Cette direction de la police qui – parlons-en – brille par son incompétence et/ou son indifférence coupable, et préfère se fourvoyer jour après jour en tentant désespérément de sauver cette LPol moribonde, mais garante de ses privilèges, plutôt que de reconnaître ses égarements et de réparer ses erreurs; une direction de la police qui tente désormais de dévaloriser la police judiciaire; car en luttant pour exister et pour survivre aujourd’hui, et en se battant pour la défense de ses spécificités, de sa filière de qualité, et de son savoir-faire essentiel – la PJ fait vaciller les fondations mêmes de la LPol.

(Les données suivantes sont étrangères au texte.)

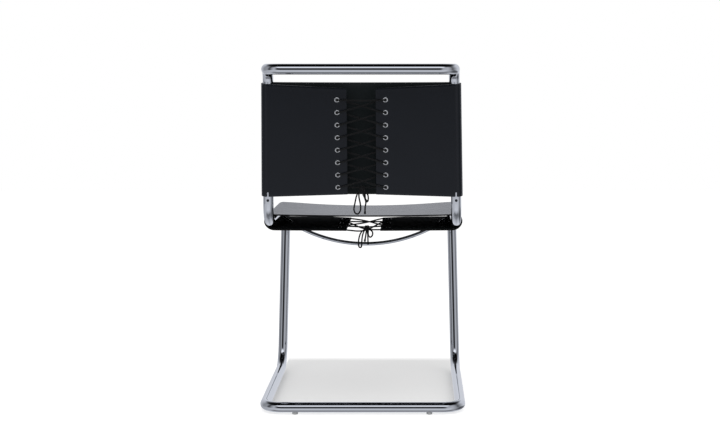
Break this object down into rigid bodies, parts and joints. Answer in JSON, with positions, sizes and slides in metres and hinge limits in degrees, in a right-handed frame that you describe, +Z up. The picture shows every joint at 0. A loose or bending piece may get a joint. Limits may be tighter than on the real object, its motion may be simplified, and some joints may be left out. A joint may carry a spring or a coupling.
{
  "type": "cantilever chair",
  "caption": "Cantilever side chair: a bent chromed steel tube frame carries a seat and a back of black saddle leather slings, laced up underneath and behind.",
  "frame": {"origin": "centre of the bounding box in plan, on the floor", "axes": "+Z up, -Y the way the sitter faces, +X towards the sitter's left hand"},
  "size_m": [0.5, 0.6316, 0.8425],
  "materials": {
    "chromed_tube": "polished chrome plate on steel tube",
    "joint_steel": "plain turned steel, out of sight",
    "screw_chrome": "bright plated button head",
    "saddle_leather": "black saddle leather, smooth fine grain, burnished cut edges",
    "eyelet_nickel": "nickel plated brass",
    "lace_cord": "black round braided cord",
    "glide_plastic": "light grey nylon"
  },
  "bodies": {
    "root": {"back_bow_end_knots": "lace_cord", "back_bow_knot": "lace_cord", "back_bow_loop_left": "lace_cord", "back_bow_loop_right": "lace_cord", "back_bow_tail_long": "lace_cord", "back_bow_tail_short": "lace_cord", "back_eyelets_left": "eyelet_nickel", "back_eyelets_right": "eyelet_nickel", "back_frame_tube": "chromed_tube", "back_lace": "lace_cord", "back_sling": "saddle_leather", "base_frame_tube": "chromed_tube", "floor_glide_front_left": "glide_plastic", "floor_glide_front_right": "glide_plastic", "floor_glide_rear_left": "glide_plastic", "floor_glide_rear_right": "glide_plastic", "rail_joint_screws": "joint_steel", "rail_spigot_left": "joint_steel", "rail_spigot_right": "joint_steel", "seat_bow_end_knots": "lace_cord", "seat_bow_knot": "lace_cord", "seat_bow_loop_left": "lace_cord", "seat_bow_loop_right": "lace_cord", "seat_bow_tail_long": "lace_cord", "seat_bow_tail_short": "lace_cord", "seat_brace_bow": "chromed_tube", "seat_eyelets_left": "eyelet_nickel", "seat_eyelets_right": "eyelet_nickel", "seat_lace": "lace_cord", "seat_sling": "saddle_leather", "sleeve_stop_screws": "screw_chrome"}
  },
  "joints": []
}
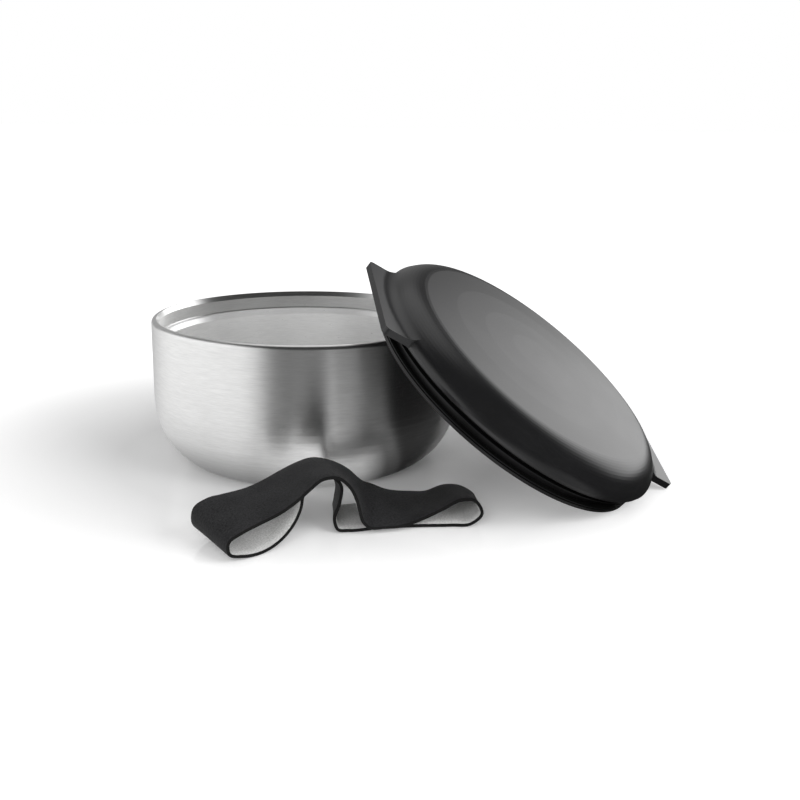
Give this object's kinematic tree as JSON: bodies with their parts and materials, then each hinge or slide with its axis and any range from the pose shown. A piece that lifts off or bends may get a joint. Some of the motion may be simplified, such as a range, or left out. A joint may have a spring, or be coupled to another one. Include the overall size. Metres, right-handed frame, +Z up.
{
  "type": "insulated bowl with lid",
  "caption": "Round double-wall steel bowl on a flat foot, with a domed plug-in lid with two ears leaning on its side and a closed soft strap laid in front.",
  "frame": {"origin": "centre of the flat foot on which the bowl stands", "axes": "+Z up along the bowl's axis, +X to the right as the set is laid out, -Y towards the viewer"},
  "size_m": [0.314, 0.2819, 0.1322],
  "materials": {
    "brushed_outer": "brushed round the axis, satin",
    "brushed_inner": "satin, with a bright rolled rim",
    "base_steel": "plain rolled sheet",
    "port_braze": "melted bead",
    "getter": "sintered, matt",
    "lid_plastic": "fine matt moulded",
    "plate_plastic": "smooth moulded",
    "foam": "closed-cell foam",
    "silicone": "shiny silicone",
    "strap_face": "fine knit on foamed rubber",
    "strap_lining": "brushed loop lining"
  },
  "bodies": {
    "bowl": {"bowl_outer_shell": "brushed_outer", "bowl_inner_shell": "brushed_inner", "bowl_base_disc": "base_steel", "vacuum_port_seal": "port_braze", "getter_pad": "getter"},
    "lid": {"lid_cover": "lid_plastic", "lid_foam": "foam", "lid_plate": "plate_plastic", "lid_seal": "silicone"},
    "strap": {"strap_band": "strap_face", "strap_lining": "strap_lining"}
  },
  "joints": [
    {"name": "lid_lift", "type": "slide", "parent": "bowl", "child": "lid", "axis": [0.5736, -0.1997, 0.7944], "range_m": [0, 0.12]},
    {"name": "strap_lift", "type": "slide", "parent": "bowl", "child": "strap", "axis": [0, -0.97, 0.2431], "range_m": [0, 0.1]}
  ]
}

Les effets sont d’ores et déjà été dévastateurs : délabrement de la confiance; érosion de la foi; démotivation; apparition inquiétante et révélatrice d’un absentéisme « déguisé »; augmentation alarmante de fréquentation du service psycho-social de la police; démissions en série; absence de candidats aux prises de grades. Autant de signaux qui auraient dû alarmer depuis longtemps ceux qui ont un pouvoir de décision.
Mais rien n’a changé. C’est pourtant bel et bien le savoir-faire d’un service à la population qui est aujourd’hui plus menacé que jamais.

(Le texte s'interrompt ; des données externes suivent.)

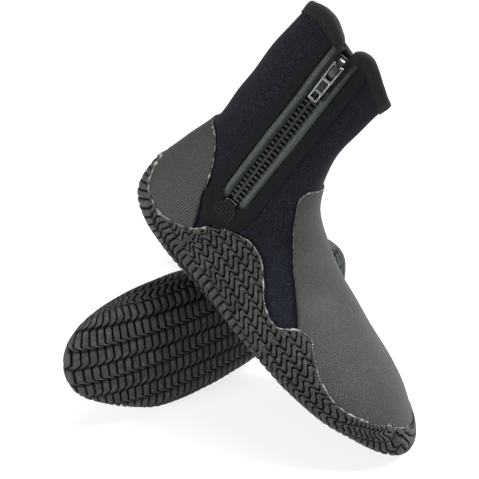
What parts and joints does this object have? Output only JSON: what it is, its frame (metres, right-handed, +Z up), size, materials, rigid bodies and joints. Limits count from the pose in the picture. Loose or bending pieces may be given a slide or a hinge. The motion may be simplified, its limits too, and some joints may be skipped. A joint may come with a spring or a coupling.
{
  "type": "neoprene boots",
  "caption": "Ankle-high neoprene water boots with a side zip, wrapped rubber outsole and twill overlays; one lies on its side and the other leans on it.",
  "frame": {"origin": "on the floor, under the middle of the pair's bounding box", "axes": "+Z up, +Y away from the side that shows the left boot's zip, +X towards the leaning boot's collar"},
  "size_m": [0.2724, 0.3558, 0.3184],
  "materials": {
    "jersey": "matt knitted nylon jersey bonded to neoprene foam",
    "twill_rubber": "rubberised twill with fine diagonal ribs",
    "sole_rubber": "moulded rubber with a herringbone tread",
    "binding_tape": "folded elastic tape, sewn",
    "zip_webbing": "dense woven band",
    "zip_tape": "woven zip tape",
    "zip_teeth": "moulded acetal",
    "gunmetal": "black enamelled zinc",
    "smooth_skin": "smooth-skin neoprene",
    "footbed_foam": "foam insole covered in jersey"
  },
  "bodies": {
    "right_boot": {"right_outsole": "sole_rubber", "right_bottom_panel": "jersey", "right_footbed": "footbed_foam", "right_front_inner_panel": "jersey", "right_front_outer_panel": "jersey", "right_rear_inner_panel": "jersey", "right_rear_outer_panel": "jersey", "right_vamp_overlay": "twill_rubber", "right_heel_overlay": "twill_rubber", "right_collar_binding": "binding_tape", "right_zip_band": "zip_webbing", "right_zip_patch": "zip_webbing", "right_water_flap": "smooth_skin", "right_zip_tape_front": "zip_tape", "right_zip_tape_rear": "zip_tape", "right_zip_teeth_front": "zip_teeth", "right_zip_teeth_rear": "zip_teeth", "right_zip_top_stop_front": "gunmetal", "right_zip_top_stop_rear": "gunmetal", "right_zip_bottom_stop": "gunmetal"},
    "right_slider": {"right_zip_slider": "gunmetal"},
    "right_pull": {"right_zip_pull": "gunmetal"},
    "left_boot": {"left_outsole": "sole_rubber", "left_bottom_panel": "jersey", "left_footbed": "footbed_foam", "left_front_inner_panel": "jersey", "left_front_outer_panel": "jersey", "left_rear_inner_panel": "jersey", "left_rear_outer_panel": "jersey", "left_vamp_overlay": "twill_rubber", "left_heel_overlay": "twill_rubber", "left_collar_binding": "binding_tape", "left_zip_band": "zip_webbing", "left_zip_patch": "zip_webbing", "left_water_flap": "smooth_skin", "left_zip_tape_front": "zip_tape", "left_zip_tape_rear": "zip_tape", "left_zip_teeth_front": "zip_teeth", "left_zip_teeth_rear": "zip_teeth", "left_zip_top_stop_front": "gunmetal", "left_zip_top_stop_rear": "gunmetal", "left_zip_bottom_stop": "gunmetal"},
    "left_slider": {"left_zip_slider": "gunmetal"},
    "left_pull": {"left_zip_pull": "gunmetal"}
  },
  "joints": [
    {"name": "left_boot_lift", "type": "slide", "parent": "right_boot", "child": "left_boot", "axis": [0, 0, 1], "range_m": [0, 0.35]},
    {"name": "right_zip_slide", "type": "slide", "parent": "right_boot", "child": "right_slider", "axis": [0.5223, -0.8259, 0.2124], "range_m": [0, 0.103], "deforming": ["right_zip_teeth_front", "right_zip_teeth_rear"]},
    {"name": "right_pull_swing", "type": "hinge", "parent": "right_slider", "child": "right_pull", "pos_m": [-0.04729, 0.14503, 0.05416], "axis": [-0.8407, -0.5404, -0.0337], "range_deg": [0, 170]},
    {"name": "left_zip_slide", "type": "slide", "parent": "left_boot", "child": "left_slider", "axis": [-0.5871, -0.0558, -0.8076], "range_m": [0, 0.103], "deforming": ["left_zip_teeth_front", "left_zip_teeth_rear"]},
    {"name": "left_pull_swing", "type": "hinge", "parent": "left_slider", "child": "left_pull", "pos_m": [0.06123, -0.102, 0.28676], "axis": [-0.7831, 0.2921, 0.5491], "range_deg": [0, 170]}
  ]
}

La situation est extrêmement grave. Il est urgent d’agir. Trop de temps précieux a été perdu en palabres et en dissimulations de la vérité. Le SPJ continuera à se battre, avec toute la légitimité qui est sienne, avec encore plus de force et conviction, et avec le soutien de ses membres qui – toutes strates confondues- font le même constat affligeant. Se battre pour que les compétences des femmes et des hommes fabuleux qui composent cette police judiciaire soient reconnues, mais surtout pour que nos citoyennes et citoyens puissent encore jouir du service d’excellence qu’ils sont en droit d’exiger.